■ MATERIAL PROVIDED
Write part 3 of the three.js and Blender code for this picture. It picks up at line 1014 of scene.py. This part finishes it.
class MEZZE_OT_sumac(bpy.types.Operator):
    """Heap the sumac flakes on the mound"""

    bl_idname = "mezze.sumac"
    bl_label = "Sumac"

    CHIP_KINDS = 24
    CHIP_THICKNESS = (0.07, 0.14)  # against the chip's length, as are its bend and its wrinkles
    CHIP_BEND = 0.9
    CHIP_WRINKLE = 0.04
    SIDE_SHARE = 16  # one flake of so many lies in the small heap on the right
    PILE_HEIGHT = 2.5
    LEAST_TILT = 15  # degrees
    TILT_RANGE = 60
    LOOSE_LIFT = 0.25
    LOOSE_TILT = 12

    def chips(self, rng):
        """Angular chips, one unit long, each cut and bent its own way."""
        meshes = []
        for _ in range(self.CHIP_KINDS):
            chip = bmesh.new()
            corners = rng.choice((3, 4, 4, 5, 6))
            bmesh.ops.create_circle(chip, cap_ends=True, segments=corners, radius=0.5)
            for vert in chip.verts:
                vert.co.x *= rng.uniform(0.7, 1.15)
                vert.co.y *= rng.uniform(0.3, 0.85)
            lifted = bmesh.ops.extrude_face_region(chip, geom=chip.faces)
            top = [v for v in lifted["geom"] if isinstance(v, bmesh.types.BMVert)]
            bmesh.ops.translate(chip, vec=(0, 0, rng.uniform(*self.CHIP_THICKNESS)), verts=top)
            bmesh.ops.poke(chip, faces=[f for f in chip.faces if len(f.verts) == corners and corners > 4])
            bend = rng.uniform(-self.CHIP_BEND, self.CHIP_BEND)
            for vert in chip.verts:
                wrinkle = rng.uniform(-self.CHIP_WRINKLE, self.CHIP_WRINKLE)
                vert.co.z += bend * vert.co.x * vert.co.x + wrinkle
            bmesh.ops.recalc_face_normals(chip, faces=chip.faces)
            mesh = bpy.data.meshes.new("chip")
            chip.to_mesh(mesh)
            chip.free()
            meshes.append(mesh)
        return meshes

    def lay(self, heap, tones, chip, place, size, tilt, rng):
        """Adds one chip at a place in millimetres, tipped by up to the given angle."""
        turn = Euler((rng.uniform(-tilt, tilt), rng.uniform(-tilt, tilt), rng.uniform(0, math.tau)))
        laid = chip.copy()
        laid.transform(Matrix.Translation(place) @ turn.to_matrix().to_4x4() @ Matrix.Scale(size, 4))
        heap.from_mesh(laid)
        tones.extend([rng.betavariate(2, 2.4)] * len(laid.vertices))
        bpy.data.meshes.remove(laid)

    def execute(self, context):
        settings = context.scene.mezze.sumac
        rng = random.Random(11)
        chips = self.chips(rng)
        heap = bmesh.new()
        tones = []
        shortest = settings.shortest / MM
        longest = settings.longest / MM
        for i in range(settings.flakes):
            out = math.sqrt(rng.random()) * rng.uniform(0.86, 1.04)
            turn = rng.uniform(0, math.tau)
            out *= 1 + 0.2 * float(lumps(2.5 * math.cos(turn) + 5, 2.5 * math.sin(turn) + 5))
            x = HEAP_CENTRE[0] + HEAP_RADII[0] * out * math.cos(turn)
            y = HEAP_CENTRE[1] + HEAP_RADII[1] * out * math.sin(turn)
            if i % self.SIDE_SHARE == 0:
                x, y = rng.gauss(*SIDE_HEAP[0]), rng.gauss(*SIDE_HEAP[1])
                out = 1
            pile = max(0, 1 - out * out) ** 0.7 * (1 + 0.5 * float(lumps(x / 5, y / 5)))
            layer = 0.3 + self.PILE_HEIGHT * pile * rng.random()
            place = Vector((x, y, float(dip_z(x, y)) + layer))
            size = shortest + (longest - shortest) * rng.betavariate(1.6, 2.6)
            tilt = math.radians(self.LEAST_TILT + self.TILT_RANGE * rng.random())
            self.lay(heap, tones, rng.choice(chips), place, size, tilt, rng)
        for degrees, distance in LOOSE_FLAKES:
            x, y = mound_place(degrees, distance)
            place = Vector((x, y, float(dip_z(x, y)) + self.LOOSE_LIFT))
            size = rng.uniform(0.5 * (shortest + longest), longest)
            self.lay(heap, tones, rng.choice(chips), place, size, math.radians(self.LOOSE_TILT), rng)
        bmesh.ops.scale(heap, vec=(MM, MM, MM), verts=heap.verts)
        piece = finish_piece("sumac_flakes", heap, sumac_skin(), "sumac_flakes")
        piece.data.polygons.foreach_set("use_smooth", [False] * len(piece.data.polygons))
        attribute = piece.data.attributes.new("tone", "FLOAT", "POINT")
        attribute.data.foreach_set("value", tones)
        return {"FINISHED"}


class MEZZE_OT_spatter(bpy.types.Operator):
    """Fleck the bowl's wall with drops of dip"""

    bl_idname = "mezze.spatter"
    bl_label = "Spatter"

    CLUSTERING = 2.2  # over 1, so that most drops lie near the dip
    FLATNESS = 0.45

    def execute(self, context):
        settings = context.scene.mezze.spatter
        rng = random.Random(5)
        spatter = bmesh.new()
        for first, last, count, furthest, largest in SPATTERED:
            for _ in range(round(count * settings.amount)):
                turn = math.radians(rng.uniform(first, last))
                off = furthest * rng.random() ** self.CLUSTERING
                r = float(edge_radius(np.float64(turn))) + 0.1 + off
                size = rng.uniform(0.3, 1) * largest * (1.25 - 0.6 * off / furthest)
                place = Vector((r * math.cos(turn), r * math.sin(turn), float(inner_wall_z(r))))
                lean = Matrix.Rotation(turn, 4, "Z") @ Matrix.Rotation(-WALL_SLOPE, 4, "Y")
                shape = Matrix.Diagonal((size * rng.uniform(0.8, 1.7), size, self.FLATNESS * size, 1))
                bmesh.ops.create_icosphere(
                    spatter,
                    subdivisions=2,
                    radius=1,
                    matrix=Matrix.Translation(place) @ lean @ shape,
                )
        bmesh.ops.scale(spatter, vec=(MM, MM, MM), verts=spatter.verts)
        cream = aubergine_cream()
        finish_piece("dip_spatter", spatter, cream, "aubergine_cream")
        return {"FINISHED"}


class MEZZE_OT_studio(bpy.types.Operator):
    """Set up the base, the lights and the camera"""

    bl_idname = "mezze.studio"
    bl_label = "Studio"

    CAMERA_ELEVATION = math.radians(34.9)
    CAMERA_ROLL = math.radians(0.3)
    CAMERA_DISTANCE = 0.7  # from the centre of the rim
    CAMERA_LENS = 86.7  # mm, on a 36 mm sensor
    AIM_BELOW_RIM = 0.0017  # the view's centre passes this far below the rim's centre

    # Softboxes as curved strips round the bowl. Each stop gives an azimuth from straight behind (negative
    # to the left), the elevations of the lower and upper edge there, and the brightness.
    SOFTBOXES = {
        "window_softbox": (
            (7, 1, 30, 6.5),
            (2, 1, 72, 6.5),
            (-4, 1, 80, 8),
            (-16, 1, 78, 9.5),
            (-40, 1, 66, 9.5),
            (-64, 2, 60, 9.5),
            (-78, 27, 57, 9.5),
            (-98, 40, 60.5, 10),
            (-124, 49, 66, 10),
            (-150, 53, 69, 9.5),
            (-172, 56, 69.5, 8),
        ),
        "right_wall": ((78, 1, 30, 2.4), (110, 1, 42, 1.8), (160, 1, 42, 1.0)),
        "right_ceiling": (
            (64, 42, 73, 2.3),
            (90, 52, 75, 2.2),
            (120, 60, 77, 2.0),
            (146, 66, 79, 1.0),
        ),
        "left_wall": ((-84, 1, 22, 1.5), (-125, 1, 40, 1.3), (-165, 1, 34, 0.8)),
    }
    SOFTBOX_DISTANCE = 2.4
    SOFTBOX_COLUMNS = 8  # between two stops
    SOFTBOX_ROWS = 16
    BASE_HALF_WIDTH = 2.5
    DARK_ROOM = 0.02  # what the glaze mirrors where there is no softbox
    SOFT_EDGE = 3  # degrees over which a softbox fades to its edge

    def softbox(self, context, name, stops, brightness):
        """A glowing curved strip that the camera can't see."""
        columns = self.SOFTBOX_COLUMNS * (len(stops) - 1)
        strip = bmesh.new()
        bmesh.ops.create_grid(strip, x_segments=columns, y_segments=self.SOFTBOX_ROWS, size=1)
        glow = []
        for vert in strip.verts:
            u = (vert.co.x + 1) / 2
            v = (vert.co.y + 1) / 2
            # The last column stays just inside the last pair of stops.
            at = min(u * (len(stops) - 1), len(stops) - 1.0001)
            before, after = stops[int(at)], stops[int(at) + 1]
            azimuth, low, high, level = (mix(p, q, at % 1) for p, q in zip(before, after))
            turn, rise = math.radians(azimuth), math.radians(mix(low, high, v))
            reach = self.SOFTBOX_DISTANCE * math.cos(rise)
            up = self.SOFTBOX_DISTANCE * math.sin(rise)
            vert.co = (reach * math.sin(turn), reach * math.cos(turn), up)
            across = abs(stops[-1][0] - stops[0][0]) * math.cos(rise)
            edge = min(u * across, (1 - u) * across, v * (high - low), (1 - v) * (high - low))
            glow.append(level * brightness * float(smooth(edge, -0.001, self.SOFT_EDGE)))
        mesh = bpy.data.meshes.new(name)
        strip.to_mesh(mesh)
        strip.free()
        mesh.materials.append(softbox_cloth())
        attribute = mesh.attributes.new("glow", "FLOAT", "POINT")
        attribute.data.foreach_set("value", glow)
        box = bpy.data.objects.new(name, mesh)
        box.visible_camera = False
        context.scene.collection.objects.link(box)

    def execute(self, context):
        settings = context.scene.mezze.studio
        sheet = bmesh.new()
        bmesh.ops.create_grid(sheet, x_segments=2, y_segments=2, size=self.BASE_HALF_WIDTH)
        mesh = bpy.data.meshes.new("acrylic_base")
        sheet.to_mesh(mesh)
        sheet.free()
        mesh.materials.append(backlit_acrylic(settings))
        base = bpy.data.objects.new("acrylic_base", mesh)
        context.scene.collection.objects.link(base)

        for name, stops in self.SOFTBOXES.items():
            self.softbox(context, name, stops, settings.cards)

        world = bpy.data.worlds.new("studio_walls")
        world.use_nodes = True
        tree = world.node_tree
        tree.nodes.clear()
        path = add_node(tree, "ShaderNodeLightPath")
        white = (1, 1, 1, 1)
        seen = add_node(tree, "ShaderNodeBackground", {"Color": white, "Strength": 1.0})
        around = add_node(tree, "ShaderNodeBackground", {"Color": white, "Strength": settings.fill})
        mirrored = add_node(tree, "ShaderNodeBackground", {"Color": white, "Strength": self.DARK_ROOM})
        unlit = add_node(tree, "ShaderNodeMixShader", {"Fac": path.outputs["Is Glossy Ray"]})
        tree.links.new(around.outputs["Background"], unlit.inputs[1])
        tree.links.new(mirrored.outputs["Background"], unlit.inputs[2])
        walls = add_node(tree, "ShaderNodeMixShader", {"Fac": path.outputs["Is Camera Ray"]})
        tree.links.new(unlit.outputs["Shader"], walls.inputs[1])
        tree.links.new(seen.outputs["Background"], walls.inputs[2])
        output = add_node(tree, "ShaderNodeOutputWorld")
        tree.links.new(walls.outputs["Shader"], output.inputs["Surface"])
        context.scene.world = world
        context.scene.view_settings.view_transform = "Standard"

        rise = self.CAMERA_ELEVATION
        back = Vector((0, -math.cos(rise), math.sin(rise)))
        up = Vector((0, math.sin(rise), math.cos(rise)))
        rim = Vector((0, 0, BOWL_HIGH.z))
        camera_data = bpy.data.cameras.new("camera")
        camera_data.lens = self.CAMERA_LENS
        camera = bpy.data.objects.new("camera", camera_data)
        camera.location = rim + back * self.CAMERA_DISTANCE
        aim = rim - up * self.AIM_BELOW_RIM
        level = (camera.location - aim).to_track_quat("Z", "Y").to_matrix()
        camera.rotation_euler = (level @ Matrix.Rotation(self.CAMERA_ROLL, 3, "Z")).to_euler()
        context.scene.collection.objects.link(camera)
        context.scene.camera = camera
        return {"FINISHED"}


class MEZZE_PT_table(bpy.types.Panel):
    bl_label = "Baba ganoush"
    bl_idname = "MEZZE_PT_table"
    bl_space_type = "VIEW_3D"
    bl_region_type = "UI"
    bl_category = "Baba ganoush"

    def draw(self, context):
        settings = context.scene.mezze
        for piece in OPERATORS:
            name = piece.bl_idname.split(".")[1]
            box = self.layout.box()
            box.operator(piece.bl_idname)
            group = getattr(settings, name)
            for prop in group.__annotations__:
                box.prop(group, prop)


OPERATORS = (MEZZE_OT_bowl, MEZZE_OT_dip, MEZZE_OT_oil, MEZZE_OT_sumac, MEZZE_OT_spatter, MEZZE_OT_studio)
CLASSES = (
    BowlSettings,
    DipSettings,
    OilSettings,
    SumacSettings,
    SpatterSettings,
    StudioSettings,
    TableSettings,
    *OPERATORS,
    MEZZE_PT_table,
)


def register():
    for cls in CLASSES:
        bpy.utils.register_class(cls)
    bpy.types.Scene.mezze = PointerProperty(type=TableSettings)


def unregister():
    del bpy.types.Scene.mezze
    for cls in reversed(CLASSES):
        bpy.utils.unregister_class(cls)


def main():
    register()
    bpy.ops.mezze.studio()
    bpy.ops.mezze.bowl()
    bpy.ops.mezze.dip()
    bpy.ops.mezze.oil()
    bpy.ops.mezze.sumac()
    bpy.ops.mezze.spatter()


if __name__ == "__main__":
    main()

■ TASK BRIEF
Can you write out the lines above, from the first one through the one containing "LOOSE_TILT = 12", exactly as they appear and nothing more?

■ THE RESPONSE
Write part 3 of the three.js and Blender code for this picture. It picks up at line 1014 of scene.py. This part finishes it.
class MEZZE_OT_sumac(bpy.types.Operator):
    """Heap the sumac flakes on the mound"""

    bl_idname = "mezze.sumac"
    bl_label = "Sumac"

    CHIP_KINDS = 24
    CHIP_THICKNESS = (0.07, 0.14)  # against the chip's length, as are its bend and its wrinkles
    CHIP_BEND = 0.9
    CHIP_WRINKLE = 0.04
    SIDE_SHARE = 16  # one flake of so many lies in the small heap on the right
    PILE_HEIGHT = 2.5
    LEAST_TILT = 15  # degrees
    TILT_RANGE = 60
    LOOSE_LIFT = 0.25
    LOOSE_TILT = 12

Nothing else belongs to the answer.